#### [Problem details]
Hand back each line, unchanged, from the top down to the line where "return sheared.outputs[2]" sits.
┌─ Data shown
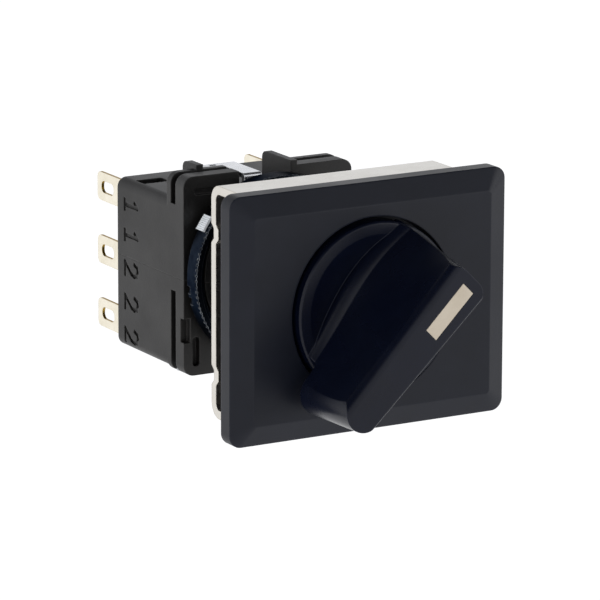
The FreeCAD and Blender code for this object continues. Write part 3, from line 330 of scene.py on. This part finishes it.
@dataclass(frozen=True)
class StampedTab(PlatedMetal):
    """Tin-plated brass strip: dull cream faces, and raw yellow brass where the press sheared the edges."""

    shear: str = "#A98A3C"
    face_axis: Axis = Axis.X

    def surface_colour(self, tree: bpy.types.NodeTree, coords: bpy.types.NodeSocket) -> bpy.types.NodeSocket:
        """Tin on the faces and bare brass on the sheared edges.

        Args:
            tree: Node tree to add to.
            coords: Object coordinates.

        Returns:
            Colour socket.
        """
        plate = super().surface_colour(tree, coords)
        normal = put(tree, "TexCoord").outputs["Normal"]
        facing = put(tree, "SeparateXYZ", None, Vector=normal).outputs[self.face_axis.value]
        size = put(tree, "Math", {"operation": "ABSOLUTE"}, _0=facing).outputs[0]
        side = put(tree, "MapRange", None, Value=size, From_Min=FACE_ENDS, From_Max=SHEAR_FULL).outputs[0]
        sheared = put(tree, "Mix", {"data_type": "RGBA"}, _0=side, _6=plate, _7=linear(self.shear))
        return sheared.outputs[2]


# Glass-filled nylon off a spark-eroded tool: near black with a faint blue cast and a satin sheen.
# Its lighter edge colour paints a highlight along the rounded edges.
BEZEL_NYLON = MouldedPlastic(
    "spark-eroded black nylon", "#080C18", "#0C101C", "#262A38", 0.42, 0.05, 0.22, 0.010, 5.0, 0.35, 0.4,
    specular=0.25,
)
# The same nylon off a finer tool: blacker and a little glossier, so its hollow flanks go very dark.
# Its lighter edge colour paints a highlight along the rounded edges.
KNOB_NYLON = MouldedPlastic(
    "satin black nylon", "#050918", "#070C1C", "#1C2030", 0.27, 0.04, 0.16, 0.003, 4.0, 0.25, 0.4,
    specular=0.24,
)
# Compression-moulded phenolic: warm black with a coarse dry grain that greys it at a glance.
# Its lighter edge colour paints a highlight along the rounded edges.
PHENOLIC = MouldedPlastic(
    "black phenolic", "#0B0A0A", "#11100F", "#3A3835", 0.47, 0.06, 0.3, 0.02, 3.0, 0.25, 0.4, specular=0.4
)
# Warm grey plastic let into the grip: flat and chalky against the satin black.
INLAY_ABS = MouldedPlastic(
    "warm grey ABS inlay", "#C6BBA9", "#BDB19E", "#D6CCBB", 0.5, 0.05, 0.25, 0.006, 2.5, 0.1, 0.2
)
# Pale acetal pad: slightly waxy and cool white.
PAD_ACETAL = MouldedPlastic(
    "pale grey acetal", "#F0F4F8", "#E8EDF2", "#FAFBFC", 0.4, 0.05, 0.2, 0.006, 1.5, 0.12, 0.4
)
# Natural acetal inside the block: ivory and waxy.
IVORY_ACETAL = MouldedPlastic(
    "natural acetal", "#D9D3C3", "#CDC6B4", "#E8E3D4", 0.36, 0.06, 0.25, 0.005, 3.0, 0.15, 0.3
)
# Nitrile rubber: dull, slightly dusty black.
NITRILE = MouldedPlastic(
    "nitrile rubber", "#0E0E0E", "#151514", "#222221", 0.8, 0.08, 0.3, 0.015, 2.0, 0.2, 0.3, specular=0.3
)
# Nickel over rolled steel: bright, slightly warm, with soft rolling lines and yellower worn edges.
NICKEL_STEEL = PlatedMetal(
    "nickel-plated rolled steel", "#DCD9D2", "#D2CEC6", "#BFB7A4", 0.3, 0.04, 0.3, 0.0016, 6.0, 0.22, 0.5,
    (6.0, 1.0, 1.0),
)
# The same plate on a narrow bright strip.
NICKEL_STRIP = PlatedMetal(
    "bright nickel strip", "#E0E1E3", "#D3D5D8", "#F4F4F4", 0.28, 0.05, 0.2, 0.002, 3.0, 0.15, 0.4,
    (1.0, 6.0, 1.0),
)
# Blue passivated zinc: very dark slate blue with bright edges painted on as highlights and a sparse speckle
# of bare zinc.
BLUE_ZINC = PlatedMetal(
    "blue passivated zinc", "#282E38", "#1D222B", "#D5DADF", 0.32, 0.05, 0.16, 0.003, 1.6, 0.07, 0.6,
    (1.0, 1.0, 1.0), 1.0, 0.05, 0.4,
)
# Tin over half-hard brass strip, with the sheared edges left yellow.
TINNED_BRASS = StampedTab(
    "tinned brass strip", "#F0EADA", "#E6DFCC", "#C9B06A", 0.4, 0.06, 0.22, 0.002, 2.2, 0.12, 0.5,
    (1.0, 6.0, 1.0),
)
# Bridges lie flat across the shaft, so their faces look along Y.
BRIDGE_BRASS = StampedTab(
    "tinned brass bridge", "#D9D2BF", "#CDC5AF", "#B8A05F", 0.36, 0.06, 0.22, 0.002, 2.2, 0.1, 0.4,
    (1.0, 1.0, 6.0), face_axis=Axis.Y,
)
# Silver alloy contact: soft white metal, faintly tarnished.
SILVER = PlatedMetal(
    "silver contact alloy", "#E2DED5", "#D0C9BB", "#F4F2EC", 0.28, 0.06, 0.1, 0.002, 0.8, 0.08, 0.4
)
# Free-cutting steel with turning lines round the shaft.
TURNED_STEEL = PlatedMetal(
    "turned zinc-plated steel", "#AEB1B5", "#9DA0A4", "#CDCFD2", 0.3, 0.05, 0.12, 0.003, 3.0, 0.12, 0.5,
    (6.0, 1.0, 6.0),
)
# Hard drawn spring steel, oiled grey.
SPRING_STEEL = PlatedMetal(
    "drawn spring steel", "#8E9094", "#7C7E82", "#BFC1C4", 0.32, 0.08, 0.1, 0.002, 1.5, 0.08, 0.4
)


def dress(node: str, finish: Finish) -> None:
    """Give a CAD node its finish.

    Args:
        node: Name of the CAD node.
        finish: Finish for all of its slots.
    """
    mesh = bpy.data.objects[node].data
    made = finish.material()
    if not mesh.materials:
        mesh.materials.append(made)
    for i in range(len(mesh.materials)):
        mesh.materials[i] = made
    LOG.info("%s: %s", node, finish.name)


# ------------------------------------------------------------------ sub-assemblies
@dataclass
class PanelFront:
    """Bezel with its threaded barrel, gasket and shaft seal."""

    thread_pitch_mm: float = 1.0
    thread_height_mm: float = 0.28
    barrel_radius_mm: float = 11.5
    clear_mm: float = 0.25
    nut_run_mm: float = 2.6
    sink_mm: float = 0.05
    run_out: float = 0.02
    foot_half: float = 0.42
    crest_half: float = 0.1
    steps: int = 72

    def thread(self, name: str, y0: float, y1: float) -> bpy.types.Object:
        """Build a run of rolled thread on the barrel.

        Args:
            name: Name of the piece.
            y0: Front end in metres.
            y1: Rear end in metres.

        Returns:
            The helical ridge.
        """
        mesh = bmesh.new()
        pitch = self.thread_pitch_mm * MM
        turns = (y1 - y0) / pitch - 1
        total = int(self.steps * turns)
        root = self.barrel_radius_mm * MM
        foot = root - self.sink_mm * MM
        rows = []
        for i in range(total + 1):
            angle = 2 * math.pi * i / self.steps
            lead = min(1.0, i / (self.steps / 2), (total - i) / (self.steps / 2))
            crest = root + self.thread_height_mm * MM * max(lead, self.run_out)
            y = y0 + pitch * (0.5 + i / self.steps)
            profile = (
                (foot, -self.foot_half),
                (crest, -self.crest_half),
                (crest, self.crest_half),
                (foot, self.foot_half),
            )
            rows.append([
                mesh.verts.new((r * math.cos(angle), y + s * pitch, r * math.sin(angle))) for r, s in profile
            ])
        for a, b in zip(rows, rows[1:]):
            for k in range(len(a)):
                j = (k + 1) % len(a)
                mesh.faces.new((a[k], a[j], b[j], b[k]))
        mesh.faces.new(rows[0])
        mesh.faces.new(rows[-1][::-1])
        bmesh.ops.recalc_face_normals(mesh, faces=mesh.faces)
        data = bpy.data.meshes.new(name)
        mesh.to_mesh(data)
        mesh.free()
        piece = bpy.data.objects.new(name, data)
        bpy.context.scene.collection.objects.link(piece)
        piece.data.materials.append(BEZEL_NYLON.material())
        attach(piece, Body.SWITCH.value)
        return piece

    def build(self) -> None:
        """Cut the thread runs between the fixed pieces on the barrel."""
        gap = self.clear_mm * MM
        web_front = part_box("mounting_bracket")[0].y
        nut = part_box("bracket_nut")
        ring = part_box("locking_ring")
        self.thread("barrel_thread_rear", nut[1].y + gap, ring[0].y - gap)
        self.thread("barrel_thread_front", web_front + gap, nut[0].y - self.nut_run_mm * MM)
        LOG.info("barrel threads cut")

    def dress(self) -> None:
        """Give the panel side its finishes."""
        dress("front_bezel", BEZEL_NYLON)
        dress("panel_gasket", NITRILE)
        dress("shaft_seal", NITRILE)


@dataclass
class Knob:
    """Pointer knob with its inlay."""

    def dress(self) -> None:
        """Give the knob and inlay their finishes."""
        dress("knob", KNOB_NYLON)
        dress("marker_inlay", INLAY_ABS)


@dataclass
class Clamp:
    """Mounting bracket and ring nut."""

    def dress(self) -> None:
        """Give the clamping parts their plate."""
        dress("mounting_bracket", NICKEL_STEEL)
        dress("bracket_nut", TURNED_STEEL)


@dataclass
class LockRing:
    """Bayonet locking ring with its pad and lever."""

    def dress(self) -> None:
        """Give the ring parts their finishes."""
        dress("locking_ring", BLUE_ZINC)
        dress("thumb_pad", PAD_ACETAL)
        dress("locking_lever", NICKEL_STRIP)


@dataclass
class ContactBlock:
    """Housing halves, terminals and everything the block holds."""

    housings: tuple[str, ...] = ("upper_housing", "lower_housing")
    sides: tuple[str, ...] = ("left", "right")
    rows: tuple[str, ...] = ("upper", "middle", "lower")

    def dress(self) -> None:
        """Give the block its finishes."""
        for node in self.housings:
            dress(node, PHENOLIC)
        for side in self.sides:
            for row in self.rows:
                dress(f"terminal_{side}_{row}", TINNED_BRASS)
            dress(f"bridge_{side}", BRIDGE_BRASS)
            dress(f"contact_spring_{side}", SPRING_STEEL)
        dress("fixed_contacts", SILVER)
        dress("terminal_base", PHENOLIC)
        dress("housing_screws", TURNED_STEEL)


@dataclass
class Drive:
    """Spindle, index and contact carrier."""

    steel: tuple[str, ...] = ("spindle", "thrust_washer")
    spring: tuple[str, ...] = ("retaining_clip", "detent_springs")
    acetal: tuple[str, ...] = ("index_wheel", "block_shaft", "contact_carrier")

    def dress(self) -> None:
        """Give the drive parts their finishes."""
        groups = ((self.steel, TURNED_STEEL), (self.spring, SPRING_STEEL), (self.acetal, IVORY_ACETAL))
        for names, finish in groups:
            for node in names:
                dress(node, finish)


# ------------------------------------------------------------------ stage
@dataclass
class Studio:
    """Pale floor, bright surround, soft boxes and the camera."""

    azimuth_deg: float = -29.97
    elevation_deg: float = 13.68
    roll_deg: float = -0.18
    distance_mm: float = 752.3
    aim_mm: tuple[float, float, float] = (-9.23, 2.775, 0.896)
    lens_mm: float = 287.3
    sensor_mm: float = 36.0
    floor_drop_mm: float = 35.0
    floor_half_m: float = 8.0
    bright_below: float = 0.42
    dark_above: float = 0.66
    bright_level: float = 1.05
    dark_level: float = 0.05
    boxes: tuple[tuple[str, tuple[float, float, float], float, float], ...] = field(
        default=(
            ("left_box", (-0.62, 0.10, 0.16), 0.50, 1.0),
            ("front_box", (0.58, -0.50, 0.02), 0.50, 1.3),
        )
    )

    def camera(self) -> None:
        """Set the camera at the viewing angle."""
        a, e, roll = (math.radians(v) for v in (self.azimuth_deg, self.elevation_deg, self.roll_deg))
        back = Vector((math.sin(a) * math.cos(e), -math.cos(a) * math.cos(e), math.sin(e)))
        right = Vector((math.cos(a), math.sin(a), 0))
        up = back.cross(right)
        side = math.cos(roll) * right - math.sin(roll) * up
        top = math.sin(roll) * right + math.cos(roll) * up
        data = bpy.data.cameras.new("camera")
        data.lens = self.lens_mm
        data.sensor_width = self.sensor_mm
        data.clip_start, data.clip_end = 0.05, 50.0
        made = bpy.data.objects.new("camera", data)
        bpy.context.scene.collection.objects.link(made)
        place = Vector(self.aim_mm) * MM + back * self.distance_mm * MM
        turn = Matrix((side, top, back)).transposed()
        made.matrix_world = Matrix.Translation(place) @ turn.to_4x4()
        bpy.context.scene.camera = made

    def floor(self) -> None:
        """Lay the pale floor under the object."""
        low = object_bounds()[0].z - self.floor_drop_mm * MM
        mesh = bpy.data.meshes.new("floor")
        half = self.floor_half_m
        corners = [(-half, -half, low), (half, -half, low), (half, half, low), (-half, half, low)]
        mesh.from_pydata(corners, [], [(0, 1, 2, 3)])
        made = bpy.data.objects.new("floor", mesh)
        bpy.context.scene.collection.objects.link(made)
        paint = bpy.data.materials.new("pale matt paint")
        paint.use_nodes = True
        shader = paint.node_tree.nodes["Principled BSDF"]
        shader.inputs["Base Color"].default_value = linear("#808080")
        shader.inputs["Roughness"].default_value = 0.9
        shader.inputs["Specular IOR Level"].default_value = 0.0
        shader.inputs["Emission Color"].default_value = linear("#FBFBFC")
        shader.inputs["Emission Strength"].default_value = 1.0
        mesh.materials.append(paint)
        made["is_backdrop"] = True

    def surround(self) -> None:
        """Light the scene from a white surround that darkens overhead."""
        world = bpy.data.worlds.new("surround")
        bpy.context.scene.world = world
        world.use_nodes = True
        tree = world.node_tree
        tree.nodes.clear()
        up = put(tree, "SeparateXYZ", None, Vector=put(tree, "TexCoord").outputs["Generated"]).outputs[2]
        level = put(
            tree, "MapRange", None, Value=up, From_Min=self.bright_below, From_Max=self.dark_above,
            To_Min=self.bright_level, To_Max=self.dark_level,
        )
        light = put(tree, "Background", None, Color=linear("#FBFCFF"), Strength=level.outputs[0])
        put(tree, "OutputWorld", Surface=light.outputs[0])

    def lights(self) -> None:
        """Hang the soft boxes, each aimed at the object's middle."""
        lo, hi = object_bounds()
        middle = (lo + hi) / 2
        for name, place, width, power in self.boxes:
            data = bpy.data.lights.new(name, "AREA")
            data.shape = "SQUARE"
            data.size = width
            data.energy = power
            made = bpy.data.objects.new(name, data)
            bpy.context.scene.collection.objects.link(made)
            made.location = Vector(place)
            made.rotation_mode = "QUATERNION"
            made.rotation_quaternion = (middle - Vector(place)).to_track_quat("-Z", "Y")

    def build(self) -> None:
        """Set the whole stage."""
        bpy.context.scene.view_settings.view_transform = "Standard"
        self.floor()
        self.surround()
        self.lights()
        self.camera()


def main() -> None:
    """Build and dress the switch on its CAD frame and set the stage."""
    logging.basicConfig(level=logging.INFO, format="%(message)s")
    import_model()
    front = PanelFront()
    front.build()
    for part in (front, Knob(), Clamp(), LockRing(), ContactBlock(), Drive()):
        part.dress()
    Studio().build()


if __name__ == "__main__":
    main()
└─
#### [Result]
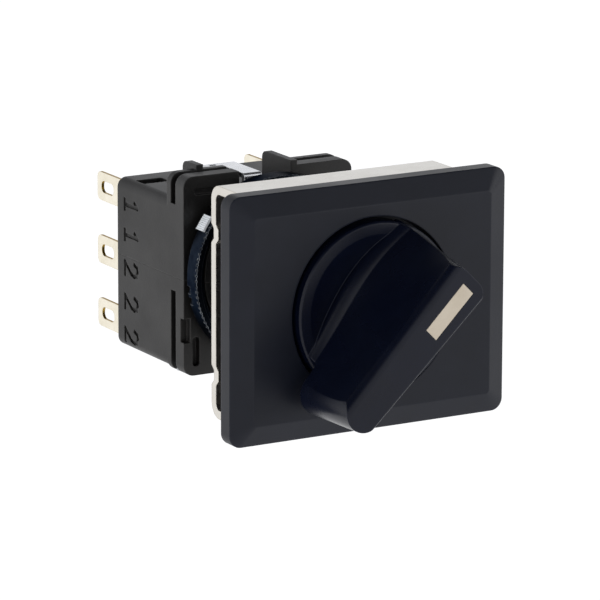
The FreeCAD and Blender code for this object continues. Write part 3, from line 330 of scene.py on. This part finishes it.
@dataclass(frozen=True)
class StampedTab(PlatedMetal):
    """Tin-plated brass strip: dull cream faces, and raw yellow brass where the press sheared the edges."""

    shear: str = "#A98A3C"
    face_axis: Axis = Axis.X

    def surface_colour(self, tree: bpy.types.NodeTree, coords: bpy.types.NodeSocket) -> bpy.types.NodeSocket:
        """Tin on the faces and bare brass on the sheared edges.

        Args:
            tree: Node tree to add to.
            coords: Object coordinates.

        Returns:
            Colour socket.
        """
        plate = super().surface_colour(tree, coords)
        normal = put(tree, "TexCoord").outputs["Normal"]
        facing = put(tree, "SeparateXYZ", None, Vector=normal).outputs[self.face_axis.value]
        size = put(tree, "Math", {"operation": "ABSOLUTE"}, _0=facing).outputs[0]
        side = put(tree, "MapRange", None, Value=size, From_Min=FACE_ENDS, From_Max=SHEAR_FULL).outputs[0]
        sheared = put(tree, "Mix", {"data_type": "RGBA"}, _0=side, _6=plate, _7=linear(self.shear))
        return sheared.outputs[2]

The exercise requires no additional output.